Вот тут и встает во всей своей кошмарности и серьезности вопрос о том, горят ли рукописи...

Примечания

1. Главы, дописанные и переписанные в 1934—1936 гг. // Булгаков М. Великий Канцлер. Князь тьмы. М., 2000. С. 260.

2. Совет Коровьева об обращении с призраками на балу у сатаны: «Все, что угодно, но только не невнимание. От этого они захиреют...» Совершенно то же говорили духи Рерихам: «Духи нуждаются в признании» (Агни-Йога. Откровение. 1920—1941. М., 2002. С. 23).

3. Давид-Ноэль А. Мистики и маги Тибета // М., 1991. С. 183.

4. Цит. по: Доддс Э.Р. Греки и иррациональное. СПб., 2000. С. 425.
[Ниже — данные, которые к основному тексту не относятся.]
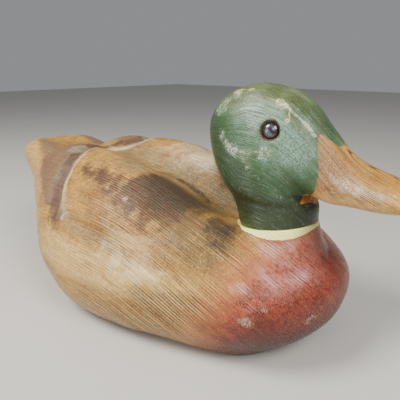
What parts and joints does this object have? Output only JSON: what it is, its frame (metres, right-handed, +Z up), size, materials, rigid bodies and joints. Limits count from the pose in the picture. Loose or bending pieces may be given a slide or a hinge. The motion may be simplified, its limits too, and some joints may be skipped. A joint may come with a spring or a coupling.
{
  "type": "duck decoy",
  "caption": "Carved wooden duck decoy with a plump flat-bottomed body, folded wings in low relief, upturned tail, round head with a broad bill and glass eyes.",
  "frame": {"origin": "middle of the duck's box at the height of its flat underside", "axes": "+Z up, -Y the way the bill points, +X the duck's own left side"},
  "size_m": [0.1798, 0.3823, 0.1702],
  "materials": {
    "body_paint": "worn satin paint on carved wood with combed grain lines",
    "head_paint": "worn satin green and ochre paint on carved wood",
    "eye_glass": "polished dark glass"
  },
  "bodies": {
    "root": {"body": "body_paint", "head": "head_paint", "eye_right": "eye_glass", "eye_left": "eye_glass"}
  },
  "joints": []
}
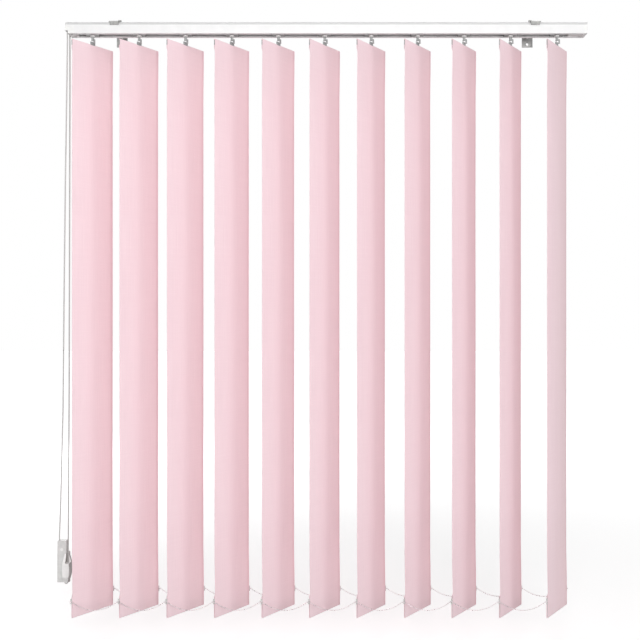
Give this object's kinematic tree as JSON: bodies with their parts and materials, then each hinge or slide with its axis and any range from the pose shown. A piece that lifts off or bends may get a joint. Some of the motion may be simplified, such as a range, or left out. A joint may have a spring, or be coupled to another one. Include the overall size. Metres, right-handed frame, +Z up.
{
  "type": "vertical blind",
  "caption": "Wall-mounted vertical blind: slim headrail with sliding, turning fabric vanes, bottom weights and chains, and a cord loop with wall tensioner.",
  "frame": {"origin": "centre of the wall brackets' screw-hole pattern, on the wall plane", "axes": "+X along the headrail to the viewer's right, +Y into the wall, +Z up"},
  "size_m": [0.9206, 0.0912, 1.0154],
  "materials": {
    "vane_cloth": "fine plain weave, matt, lightly stiffened",
    "rail_white": "white powder coat, satin",
    "cap_white": "white moulded plastic",
    "carrier_plastic": "white moulded plastic",
    "clear_plastic": "greyish translucent plastic",
    "grey_plastic": "light grey moulded plastic",
    "bright_metal": "zinc plated",
    "clip_metal": "spring steel, satin",
    "cord": "braided cord, light grey",
    "chain": "white moulded bead chain"
  },
  "bodies": {
    "root": {"headrail": "rail_white", "control_end_cap": "cap_white", "idle_end_cap": "cap_white", "control_cord": "cord", "wall_brackets": "bright_metal", "rail_clips": "clip_metal", "fixings": "cap_white", "tensioner_base": "grey_plastic", "tensioner_cover": "cap_white", "carrier_01": "carrier_plastic"},
    "tilt_rod": {"tilt_rod": "bright_metal"},
    "corner_pulley_front": {"corner_pulley_front": "grey_plastic"},
    "corner_pulley_rear": {"corner_pulley_rear": "grey_plastic"},
    "idle_pulley": {"idle_pulley": "grey_plastic"},
    "tensioner_wheel": {"tensioner_wheel": "grey_plastic"},
    "carrier_02": {"carrier_02": "carrier_plastic"},
    "carrier_03": {"carrier_03": "carrier_plastic"},
    "carrier_04": {"carrier_04": "carrier_plastic"},
    "carrier_05": {"carrier_05": "carrier_plastic"},
    "carrier_06": {"carrier_06": "carrier_plastic"},
    "carrier_07": {"carrier_07": "carrier_plastic"},
    "carrier_08": {"carrier_08": "carrier_plastic"},
    "carrier_09": {"carrier_09": "carrier_plastic"},
    "carrier_10": {"carrier_10": "carrier_plastic"},
    "carrier_11": {"carrier_11": "carrier_plastic"},
    "vane_01": {"hanger_01": "clear_plastic", "vane_01": "vane_cloth", "weight_01": "grey_plastic"},
    "vane_02": {"hanger_02": "clear_plastic", "vane_02": "vane_cloth", "weight_02": "grey_plastic"},
    "vane_03": {"hanger_03": "clear_plastic", "vane_03": "vane_cloth", "weight_03": "grey_plastic"},
    "vane_04": {"hanger_04": "clear_plastic", "vane_04": "vane_cloth", "weight_04": "grey_plastic"},
    "vane_05": {"hanger_05": "clear_plastic", "vane_05": "vane_cloth", "weight_05": "grey_plastic"},
    "vane_06": {"hanger_06": "clear_plastic", "vane_06": "vane_cloth", "weight_06": "grey_plastic"},
    "vane_07": {"hanger_07": "clear_plastic", "vane_07": "vane_cloth", "weight_07": "grey_plastic"},
    "vane_08": {"hanger_08": "clear_plastic", "vane_08": "vane_cloth", "weight_08": "grey_plastic"},
    "vane_09": {"hanger_09": "clear_plastic", "vane_09": "vane_cloth", "weight_09": "grey_plastic"},
    "vane_10": {"hanger_10": "clear_plastic", "vane_10": "vane_cloth", "weight_10": "grey_plastic"},
    "vane_11": {"hanger_11": "clear_plastic", "vane_11": "vane_cloth", "weight_11": "grey_plastic"},
    "front_chain": {"front_chain": "chain"},
    "rear_chain": {"rear_chain": "chain"}
  },
  "joints": [
    {"name": "traverse", "type": "slide", "parent": "root", "child": "carrier_11", "axis": [1, 0, 0], "range_m": [-0.56, 0], "deforming": ["front_chain", "rear_chain"]},
    {"name": "slide_02", "type": "slide", "parent": "root", "child": "carrier_02", "axis": [1, 0, 0], "range_m": [-0.057, 0.001]},
    {"name": "slide_03", "type": "slide", "parent": "root", "child": "carrier_03", "axis": [1, 0, 0], "range_m": [-0.113, 0.001]},
    {"name": "slide_04", "type": "slide", "parent": "root", "child": "carrier_04", "axis": [1, 0, 0], "range_m": [-0.169, 0.001]},
    {"name": "slide_05", "type": "slide", "parent": "root", "child": "carrier_05", "axis": [1, 0, 0], "range_m": [-0.225, 0.001]},
    {"name": "slide_06", "type": "slide", "parent": "root", "child": "carrier_06", "axis": [1, 0, 0], "range_m": [-0.281, 0.001]},
    {"name": "slide_07", "type": "slide", "parent": "root", "child": "carrier_07", "axis": [1, 0, 0], "range_m": [-0.337, 0.001]},
    {"name": "slide_08", "type": "slide", "parent": "root", "child": "carrier_08", "axis": [1, 0, 0], "range_m": [-0.393, 0.001]},
    {"name": "slide_09", "type": "slide", "parent": "root", "child": "carrier_09", "axis": [1, 0, 0], "range_m": [-0.449, 0.001]},
    {"name": "slide_10", "type": "slide", "parent": "root", "child": "carrier_10", "axis": [1, 0, 0], "range_m": [-0.505, 0.001]},
    {"name": "tilt", "type": "hinge", "parent": "root", "child": "vane_01", "pos_m": [-0.4, -0.05, 0], "axis": [0, 0, 1], "range_deg": [-40, 105.5]},
    {"name": "tilt_02", "type": "hinge", "parent": "carrier_02", "child": "vane_02", "pos_m": [-0.32, -0.05, 0], "axis": [0, 0, 1], "range_deg": [-41, 106.5]},
    {"name": "tilt_03", "type": "hinge", "parent": "carrier_03", "child": "vane_03", "pos_m": [-0.24, -0.05, 0], "axis": [0, 0, 1], "range_deg": [-41, 106.5]},
    {"name": "tilt_04", "type": "hinge", "parent": "carrier_04", "child": "vane_04", "pos_m": [-0.16, -0.05, 0], "axis": [0, 0, 1], "range_deg": [-41, 106.5]},
    {"name": "tilt_05", "type": "hinge", "parent": "carrier_05", "child": "vane_05", "pos_m": [-0.08, -0.05, 0], "axis": [0, 0, 1], "range_deg": [-41, 106.5]},
    {"name": "tilt_06", "type": "hinge", "parent": "carrier_06", "child": "vane_06", "pos_m": [0, -0.05, 0], "axis": [0, 0, 1], "range_deg": [-41, 106.5]},
    {"name": "tilt_07", "type": "hinge", "parent": "carrier_07", "child": "vane_07", "pos_m": [0.08, -0.05, 0], "axis": [0, 0, 1], "range_deg": [-41, 106.5]},
    {"name": "tilt_08", "type": "hinge", "parent": "carrier_08", "child": "vane_08", "pos_m": [0.16, -0.05, 0], "axis": [0, 0, 1], "range_deg": [-41, 106.5]},
    {"name": "tilt_09", "type": "hinge", "parent": "carrier_09", "child": "vane_09", "pos_m": [0.24, -0.05, 0], "axis": [0, 0, 1], "range_deg": [-41, 106.5]},
    {"name": "tilt_10", "type": "hinge", "parent": "carrier_10", "child": "vane_10", "pos_m": [0.32, -0.05, 0], "axis": [0, 0, 1], "range_deg": [-41, 106.5]},
    {"name": "tilt_11", "type": "hinge", "parent": "carrier_11", "child": "vane_11", "pos_m": [0.4, -0.05, 0], "axis": [0, 0, 1], "range_deg": [-41, 106.5]},
    {"name": "front_chain_swing", "type": "hinge", "parent": "vane_01", "child": "front_chain", "pos_m": [-0.42758, -0.08867, -0.9735], "axis": [0, 0, 1], "range_deg": [-106.5, 41]},
    {"name": "rear_chain_swing", "type": "hinge", "parent": "vane_01", "child": "rear_chain", "pos_m": [-0.37242, -0.01133, -0.9735], "axis": [0, 0, 1], "range_deg": [-106.5, 41]},
    {"name": "rod_spin", "type": "hinge", "parent": "root", "child": "tilt_rod", "pos_m": [0, -0.0434, 0.0036], "axis": [1, 0, 0], "range_deg": [-330, 855]},
    {"name": "corner_front_spin", "type": "hinge", "parent": "root", "child": "corner_pulley_front", "pos_m": [-0.4365, -0.0576, 0.0035], "axis": [0, 1, 0], "range_deg": [-6422.1, 5]},
    {"name": "corner_rear_spin", "type": "hinge", "parent": "root", "child": "corner_pulley_rear", "pos_m": [-0.4365, -0.0424, 0.0035], "axis": [0, 1, 0], "range_deg": [-5, 6422.1]},
    {"name": "idle_spin", "type": "hinge", "parent": "root", "child": "idle_pulley", "pos_m": [0.4335, -0.05, 0.0085], "axis": [0, 0, 1], "range_deg": [-4226.8, 5]},
    {"name": "tensioner_spin", "type": "hinge", "parent": "root", "child": "tensioner_wheel", "pos_m": [-0.4614, -0.009, -0.945], "axis": [0, 1, 0], "range_deg": [-4118.5, 5]}
  ],
  "couplings": [
    {"joint": "slide_02", "follows": "traverse", "ratio": 0.1},
    {"joint": "slide_03", "follows": "traverse", "ratio": 0.2},
    {"joint": "slide_04", "follows": "traverse", "ratio": 0.3},
    {"joint": "slide_05", "follows": "traverse", "ratio": 0.4},
    {"joint": "slide_06", "follows": "traverse", "ratio": 0.5},
    {"joint": "slide_07", "follows": "traverse", "ratio": 0.6},
    {"joint": "slide_08", "follows": "traverse", "ratio": 0.7},
    {"joint": "slide_09", "follows": "traverse", "ratio": 0.8},
    {"joint": "slide_10", "follows": "traverse", "ratio": 0.9},
    {"joint": "tilt_02", "follows": "tilt", "ratio": 1},
    {"joint": "tilt_03", "follows": "tilt", "ratio": 1},
    {"joint": "tilt_04", "follows": "tilt", "ratio": 1},
    {"joint": "tilt_05", "follows": "tilt", "ratio": 1},
    {"joint": "tilt_06", "follows": "tilt", "ratio": 1},
    {"joint": "tilt_07", "follows": "tilt", "ratio": 1},
    {"joint": "tilt_08", "follows": "tilt", "ratio": 1},
    {"joint": "tilt_09", "follows": "tilt", "ratio": 1},
    {"joint": "tilt_10", "follows": "tilt", "ratio": 1},
    {"joint": "tilt_11", "follows": "tilt", "ratio": 1},
    {"joint": "front_chain_swing", "follows": "tilt", "ratio": -1},
    {"joint": "rear_chain_swing", "follows": "tilt", "ratio": -1},
    {"joint": "rod_spin", "follows": "tilt", "ratio": 8},
    {"joint": "corner_front_spin", "follows": "traverse", "rad_per_m": 200},
    {"joint": "corner_rear_spin", "follows": "traverse", "rad_per_m": -200},
    {"joint": "idle_spin", "follows": "traverse", "rad_per_m": 131.58},
    {"joint": "tensioner_spin", "follows": "traverse", "rad_per_m": 128.21}
  ]
}
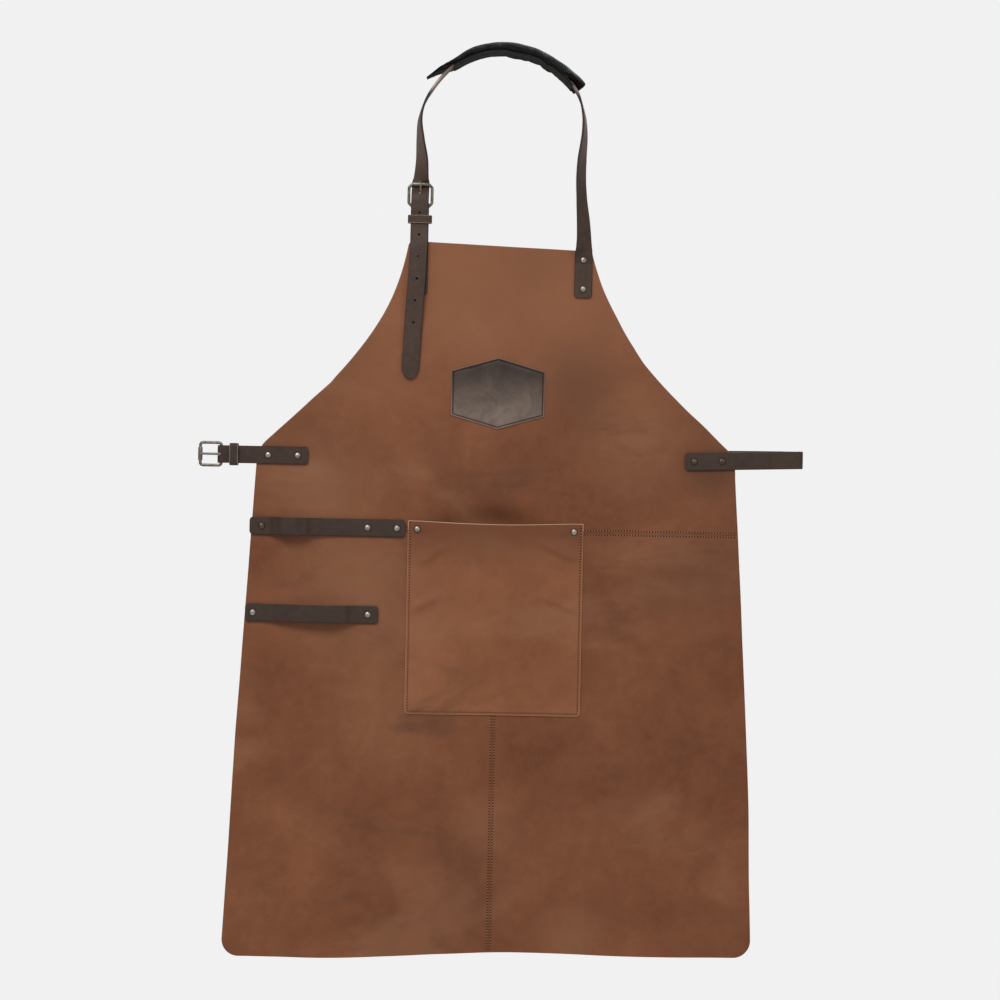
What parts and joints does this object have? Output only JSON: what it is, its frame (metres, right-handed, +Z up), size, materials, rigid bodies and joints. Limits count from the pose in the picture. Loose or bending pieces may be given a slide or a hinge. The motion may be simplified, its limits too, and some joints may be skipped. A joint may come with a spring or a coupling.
{
  "type": "leather apron",
  "caption": "Brown leather work apron hanging by a padded, buckled neck strap, with a front pocket, badge patch, tool loops and waist straps.",
  "frame": {"origin": "underside of the neck pad at the middle of its length, where the hook carries it", "axes": "+Z up; the front of the apron faces -Y; +X to the right as the front is seen"},
  "size_m": [0.6853, 0.056, 1.0426],
  "materials": {
    "apron_leather": "satin pull-up brown leather",
    "badge_leather": "smooth dark leather",
    "strap_leather": "satin dark brown leather",
    "pad_leather": "soft black leather",
    "pad_lining": "crinkled black leather",
    "nickel": "antique nickel"
  },
  "bodies": {
    "neck_loop": {"neck_pad": "pad_leather", "neck_pad_lining": "pad_lining", "neck_strap": "strap_leather", "neck_buckle_strap": "strap_leather", "neck_buckle_frame": "nickel"},
    "apron": {"bib_panel": "apron_leather", "skirt_right_panel": "apron_leather", "skirt_left_panel": "apron_leather", "pocket": "apron_leather", "badge_patch": "badge_leather", "neck_strap_end": "strap_leather", "neck_strap_tail": "strap_leather", "neck_buckle_tab": "strap_leather", "waist_tab_left": "strap_leather", "waist_tab_right": "strap_leather", "tool_strap_upper": "strap_leather", "tool_strap_lower": "strap_leather", "neck_right_rivet_1_cap": "nickel", "neck_right_rivet_1_post": "nickel", "neck_right_rivet_2_cap": "nickel", "neck_right_rivet_2_post": "nickel", "neck_left_rivet_1_cap": "nickel", "neck_left_rivet_1_post": "nickel", "neck_left_rivet_2_cap": "nickel", "neck_left_rivet_2_post": "nickel", "waist_left_rivet_1_cap": "nickel", "waist_left_rivet_1_post": "nickel", "waist_left_rivet_2_cap": "nickel", "waist_left_rivet_2_post": "nickel", "waist_right_rivet_1_cap": "nickel", "waist_right_rivet_1_post": "nickel", "waist_right_rivet_2_cap": "nickel", "waist_right_rivet_2_post": "nickel", "tool_upper_rivet_1_cap": "nickel", "tool_upper_rivet_1_post": "nickel", "tool_upper_rivet_2_cap": "nickel", "tool_upper_rivet_2_post": "nickel", "tool_upper_rivet_3_cap": "nickel", "tool_upper_rivet_3_post": "nickel", "tool_lower_rivet_1_cap": "nickel", "tool_lower_rivet_1_post": "nickel", "tool_lower_rivet_2_cap": "nickel", "tool_lower_rivet_2_post": "nickel", "pocket_rivet_1_cap": "nickel", "pocket_rivet_1_post": "nickel", "pocket_rivet_2_cap": "nickel", "pocket_rivet_2_post": "nickel"},
    "neck_roller": {"neck_buckle_roller": "nickel"},
    "neck_prong": {"neck_buckle_prong": "nickel"},
    "neck_keeper_loop": {"neck_keeper": "strap_leather"},
    "waist_left": {"waist_strap_left": "strap_leather"},
    "waist_frame": {"waist_buckle_frame": "nickel"},
    "waist_prong": {"waist_buckle_prong": "nickel"},
    "waist_roller": {"waist_buckle_roller": "nickel"},
    "waist_keeper_loop": {"waist_keeper": "strap_leather"},
    "waist_outer": {"waist_strap_outer": "strap_leather"},
    "waist_folded": {"waist_strap_folded": "strap_leather"}
  },
  "joints": [
    {"name": "apron_swing", "type": "hinge", "parent": "neck_loop", "child": "apron", "pos_m": [0, -0.0024, -0.207], "axis": [1, 0, 0], "range_deg": [-12, 45]},
    {"name": "neck_roller_spin", "type": "hinge", "parent": "neck_loop", "child": "neck_roller", "pos_m": [-0.0913, 0.0007, -0.152], "axis": [1, 0, 0], "continuous": true},
    {"name": "neck_prong_play", "type": "hinge", "parent": "neck_loop", "child": "neck_prong", "pos_m": [-0.0913, 0.0007, -0.1774], "axis": [1, 0, 0], "range_deg": [0, 5]},
    {"name": "neck_keeper_slide", "type": "slide", "parent": "neck_loop", "child": "neck_keeper_loop", "axis": [0, 0, 1], "range_m": [-0.005, 0.001]},
    {"name": "waist_left_bend", "type": "hinge", "parent": "apron", "child": "waist_left", "pos_m": [-0.277, -0.0024, -0.464], "axis": [0, 0, -1], "range_deg": [-30, 95]},
    {"name": "waist_frame_swing", "type": "hinge", "parent": "waist_left", "child": "waist_frame", "pos_m": [-0.3124, 0.0007, -0.464], "axis": [0, 0, -1], "range_deg": [-20, 60]},
    {"name": "waist_prong_lift", "type": "hinge", "parent": "waist_frame", "child": "waist_prong", "pos_m": [-0.3124, 0.0007, -0.464], "axis": [0, 0, 1], "range_deg": [0, 75]},
    {"name": "waist_roller_spin", "type": "hinge", "parent": "waist_frame", "child": "waist_roller", "pos_m": [-0.3364, 0.0007, -0.464], "axis": [0, 0, 1], "continuous": true},
    {"name": "waist_keeper_slide", "type": "slide", "parent": "waist_left", "child": "waist_keeper_loop", "axis": [1, 0, 0], "range_m": [-0.001, 0.007]},
    {"name": "waist_edge_bend", "type": "hinge", "parent": "apron", "child": "waist_outer", "pos_m": [0.278, -0.0024, -0.46045], "axis": [0, 0, 1], "range_deg": [0, 90]},
    {"name": "waist_fold_open", "type": "hinge", "parent": "waist_outer", "child": "waist_folded", "pos_m": [0.3465, 0.0018, -0.45819], "axis": [0, 0, -1], "range_deg": [0, 180]}
  ],
  "couplings": [
    {"joint": "waist_edge_bend", "follows": "waist_fold_open", "ratio": 0.5}
  ]
}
5. «В городе Фригийской области Мире правителем был в то время Амахий. Он приказал отворить тамошнее капище, вынести из него накопившиеся от времени нечистоты и тщательно возобновить находившиеся в нем статуи. Это сильно огорчило тамошних христиан. Некто Македоний, Феодул и Тациан, по ревности к христианской вере, не перенесли сей скорби. Воодушевляемые пламенной любовью к добродетели, они ночью пробрались в капище и сокрушили все статуи. Сильно разгневанный этим происшествием, правитель хотел предать смерти многих невинных жителей города, поэтому виновники поступка выдали себя и решились лучше сами умереть за истину, нежели допустить, чтобы за них умерли другие. Правитель взял их и повелел им сделанное преступление очистить жертвоприношением; если же не исполнят, угрожал наказанием. Но они решились лучше умереть, нежели осквернить себя принесением жертвы. Тогда правитель приказал наконец положить их на железные решетки, подложить под них огонь и таким образом замучить. Они же и при этом показали величайшее мужество, говоря правителю: "Если ты, Амахий, хочешь попробовать жареного мяса, то повороти нас на другой бок, чтобы для твоего вкуса мы не показались полуизжаренными". Так окончили они свою жизнь» (Сократ Схоластик. Церковная история. 3, 15).

6. Давид-Ноэль А. Мистики и маги Тибета. С. 197.

7. Великий Канцлер (1932—1936) // Булгаков М. Великий Канцлер. Князь тьмы. М., 2000. С. 207.

8. «А вам скажу, — улыбнувшись, обратился он к Мастеру, — что ваш роман еще принесет вам сюрпризы» (гл. 24).